Ph.D. Scholar (Dec 2021 - Present)
Research Area Understanding properties of hydrated anion exchange membranes using molecular dynamics simulations
Area of Interest Due to the limited reserves of fossil fuels and various environmental problems, the development of clean new energy and renewable energy is an inevitable trend of energy development. Hydrogen acts as an ideal clean energy fuel that can also be used as an energy storage medium for renewable energy sources. Alkaline water electrolysis is one of the mainstream hydrogen production methods which uses Anion Exchange Membranes (AEMs) as an important component. AEMs are polymer membranes which have positively charged functional groups. It has attracted widespread attention in the past two decades due to it’s ability to use the low cost noble-metal-free electrodes and it's potential to significantly increase the current density in alkaline electrolyzers, thus reducing the overall cost of green hydrogen produced.

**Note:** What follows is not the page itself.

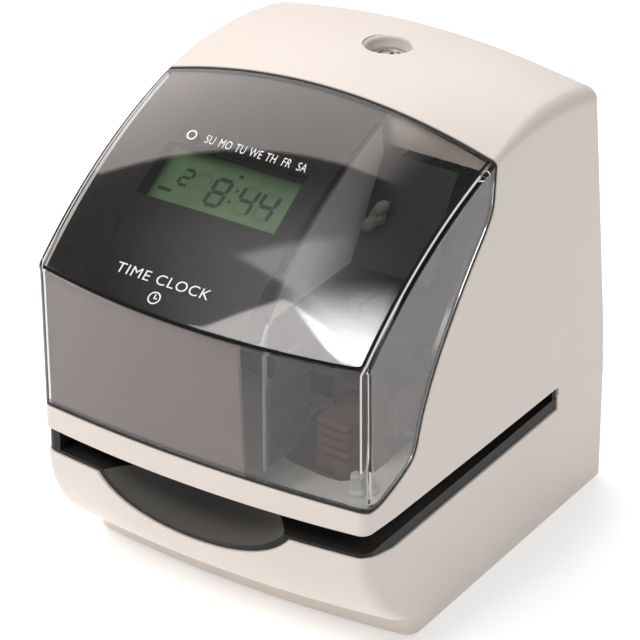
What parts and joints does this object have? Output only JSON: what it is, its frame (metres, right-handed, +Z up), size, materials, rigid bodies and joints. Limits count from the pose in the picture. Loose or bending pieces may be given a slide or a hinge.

Since experimental investigations do not provide enough clarity on structure-property relationships of AEMs such as the role of morphology on water uptake and ion conductivity, an attempt is made to use molecular simulation techniques and coarse graining methods such as Dissipative Particle Dynamics, MARTINI forcefield based Molecular Dynamics to deduce structure-property relationships and aid in designing membranes with improved performance as well as to provide insights into macroscopic variables through microscopic quantities.